MBA Graduate at Singapore Management University

Hi,

I am taking the SMU MBA on a part-time basis, which is to attend evening classes and going on with work life during the day time. The SMU MBA has the advantage of being a 1-year long programme for Full-Time with compulsory internship (3-6 months long) while attending classes at night.

There are 3 things now particular to this programme,

  1. Lowering the opportunity cost - You can study while working, or work while studying and getting a degree. Acquire work knowledge in a new field or industry as an intern (or join a well-funded early stage startup)
  2. Network effects - As a Part-Time student, it is harder to embrace this. As a Full-Time student, you may leverage the SMU network on Day 1 to connect with more people, all day long. There are no classes on Fridays to allow students to go and build their network. And yes, you have the whole week to do so if you feel like it.
  3. Starting your side-hustle as a student is EASIER in Singapore than anywhere else in the world.

Cheers,

Pascal - launchers.asia

Luke Ho

02 Feb 2019

Founder and Director at CFX Money Maverick Pte Ltd

If it's Ivy League, it might be worth considering.

There's a lot of dependent variables, because you could go there and network a lot less than you think. An MBA is hard, thats why not everyone does it. I certainly didn't.

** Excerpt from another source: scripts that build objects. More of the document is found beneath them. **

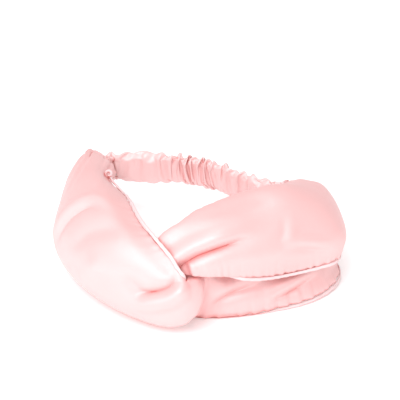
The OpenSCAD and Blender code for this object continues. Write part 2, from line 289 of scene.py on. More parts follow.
def settled(points):
    """Cloth that would pass the floor lies flat on it instead."""
    points = np.array(points, float)
    z = points[..., 2]
    flattened = FLOOR_SOFT * np.log1p(np.exp(np.clip(z, -20, 20) / FLOOR_SOFT))
    points[..., 2] = np.where(z < FLOOR_REACH, flattened, z)
    return points


# ---------------------------------------------------------------- mesh making
def make_object(name, verts, faces, material, uv=None):
    """A smooth-shaded object from vertices in mm."""
    mesh = bpy.data.meshes.new(name)
    mesh.from_pydata((np.asarray(verts) * MM).tolist(), [], [tuple(f) for f in faces])
    mesh.validate()
    if uv is not None:
        layer = mesh.uv_layers.new(name="UVMap")
        loops = np.zeros(len(mesh.loops), int)
        mesh.loops.foreach_get("vertex_index", loops)
        layer.data.foreach_set("uv", np.asarray(uv, float)[loops].ravel().astype(np.float32))
    mesh.polygons.foreach_set("use_smooth", [True] * len(mesh.polygons))
    mesh.materials.append(material)
    mesh.update()
    obj = bpy.data.objects.new(name, mesh)
    bpy.context.scene.collection.objects.link(obj)
    return obj


def remove_object(obj):
    data = obj.data
    bpy.data.objects.remove(obj)
    bpy.data.meshes.remove(data)


def ring_faces(m, n, closed_ends=True):
    """Faces of a tube of m rings with n points each. One face closes each end, if they are closed."""
    i, j = np.meshgrid(np.arange(m - 1), np.arange(n), indexing="ij")
    a, b = i * n + j, i * n + (j + 1) % n
    faces = np.stack([a, b, b + n, a + n], -1).reshape(-1, 4).tolist()
    if closed_ends:
        faces.append(list(range(n))[::-1])
        faces.append([(m - 1) * n + k for k in range(n)])
    return faces


def loft(name, rings, material, uv_long=None, closed_ends=True):
    """A tube through rings of points. uv_long is the cloth's own length at each ring, in mm, where it
    differs from the tube's."""
    rings = np.asarray(rings, float)
    m, n = rings.shape[:2]
    steps = np.linalg.norm(np.diff(rings.mean(1), axis=0), axis=1)
    along = np.concatenate([[0], np.cumsum(steps)]) if uv_long is None else uv_long
    round_ = np.linspace(0, 1, n) * np.linalg.norm(np.diff(rings, axis=1), axis=2).sum(1).mean()
    uv = np.stack(np.broadcast_arrays(along[:, None], round_[None, :]), -1).reshape(-1, 2) * UV_SCALE
    return make_object(name, rings.reshape(-1, 3), ring_faces(m, n, closed_ends), material, uv)


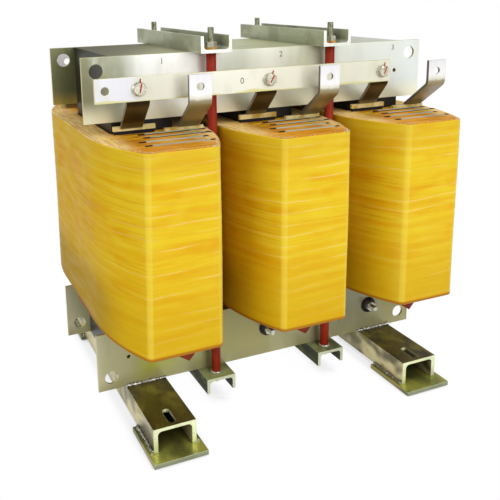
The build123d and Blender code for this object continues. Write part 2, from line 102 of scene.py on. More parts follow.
# ---------------------------------------------------------------- shader helpers
class Shader:
    """A material under construction: a thin wrapper that adds and links nodes."""

    def __init__(self, name: str) -> None:
        """Start a node material.

        Args:
            name: Name of the material.
        """
        self.material = bpy.data.materials.new(name)
        self.material.use_nodes = True
        self.tree = self.material.node_tree
        self.bsdf = self.tree.nodes["Principled BSDF"]
        self._space: Node | None = None

    def add(self, kind: str, inputs: dict | None = None, **settings: object) -> Node:
        """Add a node.

        Args:
            kind: Node type without the ``ShaderNode`` prefix.
            inputs: Socket name or index to a value, or to a socket to link.
            **settings: Attributes of the node.

        Returns:
            The new node.
        """
        node = self.tree.nodes.new("ShaderNode" + kind)
        for key, value in settings.items():
            setattr(node, key, value)
        for key, value in (inputs or {}).items():
            self.put(node.inputs[key], value)
        return node

    def put(self, socket: Socket, value: object) -> None:
        """Link a socket into an input, or set the input's value.

        Args:
            socket: The input.
            value: An output socket, a number or a colour.
        """
        if isinstance(value, Socket):
            self.tree.links.new(value, socket)
        elif isinstance(value, tuple) and len(value) == 3 and socket.type == "RGBA":
            socket.default_value = (*value, 1.0)
        else:
            socket.default_value = value

    def group(self, tree: bpy.types.NodeTree, inputs: dict | None = None) -> Node:
        """Add a node group and fill its inputs.

        Args:
            tree: The group.
            inputs: Input name to a value or a socket.

        Returns:
            The new node.
        """
        node = self.tree.nodes.new("ShaderNodeGroup")
        node.node_tree = tree
        for key, value in (inputs or {}).items():
            self.put(node.inputs[key], value)
        return node

    @property
    def space(self) -> Node:
        """The shared coordinate group: position in mm, its three parts and the normal's."""
        if self._space is None:
            self._space = self.group(Groups.position())
        return self._space

    def noise(
        self, scale_mm: float, stretch: Colour = (1.0, 1.0, 1.0), detail: float = 3.0
    ) -> Socket:
        """Noise in object space.

        Args:
            scale_mm: Size of one blob in mm.
            stretch: How far the blobs are stretched along X, Y and Z.
            detail: Octaves.

        Returns:
            A value between 0 and 1.
        """
        node = self.group(
            Groups.mottle(),
            {
                "Position": self.space.outputs["Position"],
                "Stretch": tuple(1.0 / (scale_mm * s) for s in stretch),
                "Detail": detail,
            },
        )
        return node.outputs["Value"]

    def maths(self, operation: str, a: object, b: object = 0.0) -> Socket:
        """The result of a maths node."""
        return self.add("Math", {0: a, 1: b}, operation=operation).outputs[0]

    def times(self, a: object, b: object) -> Socket:
        """The product of two values."""
        return self.maths("MULTIPLY", a, b)

    def plus(self, a: object, b: object) -> Socket:
        """The sum of two values."""
        return self.maths("ADD", a, b)

    def minus(self, a: object, b: object) -> Socket:
        """The difference of two values."""
        return self.maths("SUBTRACT", a, b)

    def size(self, a: object) -> Socket:
        """A value without its sign."""
        return self.maths("ABSOLUTE", a)

    def ramp(self, value: object, stops: Stops, ease: str = "LINEAR") -> Socket:
        """A colour ramp.

        Args:
            value: The factor.
            stops: Pairs of place and colour.
            ease: Interpolation of the ramp.

        Returns:
            The colour.
        """
        node = self.add("ValToRGB", {0: value})
        node.color_ramp.interpolation = ease
        elements = node.color_ramp.elements
        while len(elements) < len(stops):
            elements.new(0.5)
        for element, (place, colour) in zip(elements, stops):
            element.position = place
            element.color = (*colour, 1.0)
        return node.outputs["Color"]

    def span(
        self,
        value: object,
        low: float,
        high: float,
        to_low: float = 0.0,
        to_high: float = 1.0,
        ease: str = "SMOOTHSTEP",
    ) -> Socket:
        """Map a value's range onto another, clamped.

        Args:
            value: The value.
            low: Lower end of its range.
            high: Upper end of its range.
            to_low: What the lower end becomes.
            to_high: What the upper end becomes.
            ease: Interpolation between them.

        Returns:
            The mapped value.
        """
        node = self.add(
            "MapRange",
            {0: value, 1: low, 2: high, 3: to_low, 4: to_high},
            interpolation_type=ease,
        )
        return node.outputs[0]

    def band(self, value: object, rise: Point, fall: Point, rest: float = 0.0) -> Socket:
        """Mask that rises over one range of a value and falls over a later one, to its rest."""
        return self.times(self.span(value, *rise), self.span(value, *fall, 1.0, rest))

    def edges(self, radius_mm: float) -> Socket:
        """Mask of sharp edges, where handling rubs the surface bright and a painted edge highlight goes.

        Args:
            radius_mm: Width of the band of rubbing and painted highlight.

        Returns:
            A value that is 0 on flat faces and 1 on edges.
        """
        soft = self.add("Bevel", {"Radius": radius_mm * MM}, samples=4)
        hard = self.add("NewGeometry")
        normals = {0: soft.outputs[0], 1: hard.outputs["Normal"]}
        match = self.add("VectorMath", normals, operation="DOT_PRODUCT")
        return self.span(match.outputs["Value"], 0.80, 0.985, 1.0, 0.0)

    def mix(self, factor: object, a: object, b: object) -> Socket:
        """Mix two colours.

        Args:
            factor: Share of the second colour.
            a: First colour.
            b: Second colour.

        Returns:
            The mixed colour.
        """
        node = self.add("Mix", data_type="RGBA")
        self.put(node.inputs[0], factor)
        self.put(node.inputs[6], a)
        self.put(node.inputs[7], b)
        return node.outputs[2]

    def bump(self, height: object, strength: float, distance_mm: float, bevel_mm: float = 0.0) -> None:
        """Drive the surface normal.

        Args:
            height: Height socket, 0 to 1.
            strength: Strength of the bump.
            distance_mm: Depth of the relief.
            bevel_mm: Radius by which sharp edges are softened, if any.
        """
        node = self.add("Bump", {"Height": height, "Strength": strength, "Distance": distance_mm * MM})
        if bevel_mm:
            soft = self.add("Bevel", {"Radius": bevel_mm * MM}, samples=4)
            self.put(node.inputs["Normal"], soft.outputs[0])
        self.put(self.bsdf.inputs["Normal"], node.outputs[0])

    def finish(self, **inputs: object) -> Material:
        """Fill the surface inputs.

        Args:
            **inputs: Input name, with underscores for spaces, to a value or socket.

        Returns:
            The material.
        """
        for key, value in inputs.items():
            self.put(self.bsdf.inputs[key.replace("_", " ")], value)
        return self.material


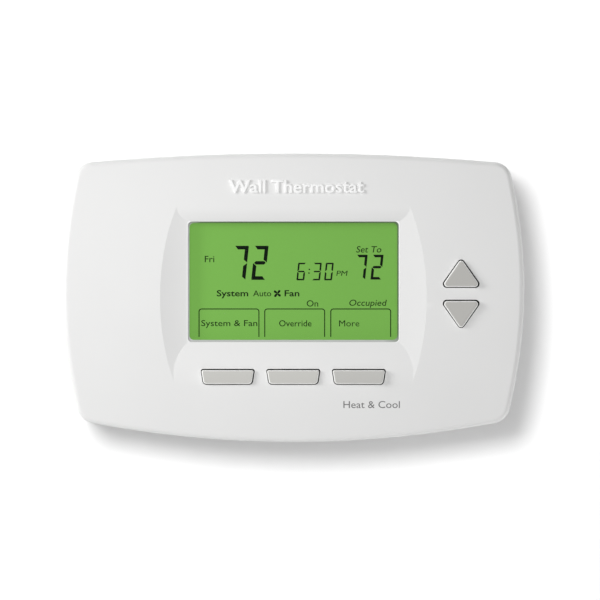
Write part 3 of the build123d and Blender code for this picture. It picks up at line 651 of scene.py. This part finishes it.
def digit(sign, look):
    # seven-segment figure with its lower left corner at the origin
    wide, tall, across, upright, gap = (look[k] * mm for k in ("width", "height", "across", "upright", "gap"))
    half = tall / 2
    lying = wide - 0.6 * gap
    standing = half - 0.9 * gap
    bars = []
    for letter in digitSegments[sign]:
        if letter == "g":
            bar = strokeShape(lying - 0.5 * upright, across * 0.95, True)
            bar.data.transform(Matrix.Translation((wide / 2, 0, half)))
        elif letter in "ad":
            bar = strokeShape(lying, across, False)
            flip = Matrix.Rotation(math.pi, 4, "Y") if letter == "d" else Matrix.Identity(4)
            z = tall - across / 2 if letter == "a" else across / 2
            bar.data.transform(Matrix.Translation((wide / 2, 0, z)) @ flip)
        else:
            bar = strokeShape(standing, upright, False)
            right = letter in "bc"
            turn = Matrix.Rotation(math.radians(90 if right else -90), 4, "Y")
            x = wide - upright / 2 if right else upright / 2
            z = tall - half / 2 if letter in "bf" else half / 2
            bar.data.transform(Matrix.Translation((x, 0, z)) @ turn)
        bars.append(bar)
    return joined(bars, "digit")


def leaning(degrees):
    # slants upright strokes to the right
    lean = Matrix.Identity(4)
    lean[0][2] = math.tan(math.radians(degrees))
    return lean


def fanBlade(angle):
    bpy.ops.mesh.primitive_circle_add(vertices=16, radius=0.5, fill_type="NGON", rotation=facingRoom)
    blade = active()
    blade.scale = (fan["reach"] * mm, fan["width"] * mm, 1)
    bake(blade, Matrix.Translation((fan["reach"] * 0.55 * mm, 0, 0)))
    pick(blade, "VERT", lambda v: v.co.z > 0 and v.co.x > 0.4 * fan["reach"] * mm)
    bpy.ops.transform.translate(value=(0, 0, fan["curl"] * mm))
    done()
    modify(blade, "SOLIDIFY", thickness=inkThick, offset=0)
    blade.data.transform(Matrix.Translation((fan["at"][0] * mm, displayFace, fan["at"][1] * mm))
                         @ Matrix.Rotation(math.radians(angle), 4, "Y"))
    return blade


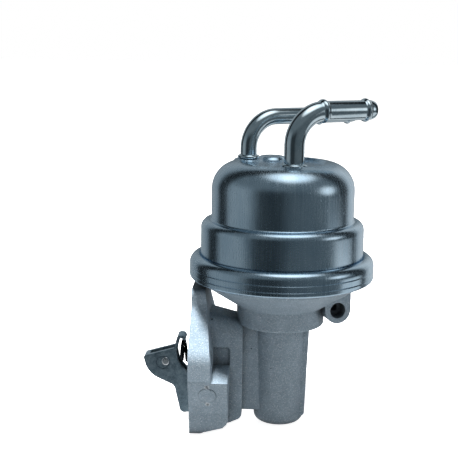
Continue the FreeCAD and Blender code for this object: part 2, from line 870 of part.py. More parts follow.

You also have to talk to your boss and see how that improves your future prospects within the company. You'd be surprised at how that conversation could go.

I did business consultancy a while back also, so I can tell you straight up that even if you decide to operate your own business, people are still impressed by your university, especially if you want to scale. Which is why they always talk about rich billionaires dropping out of prestigious schools, because they actually had the option to attend AND drop out. In the business world, its not a small thing. Right or wrong, I won't comment.

You have to think specifically about what its for - the networking, the MBA, all that - otherwise it becomes useless.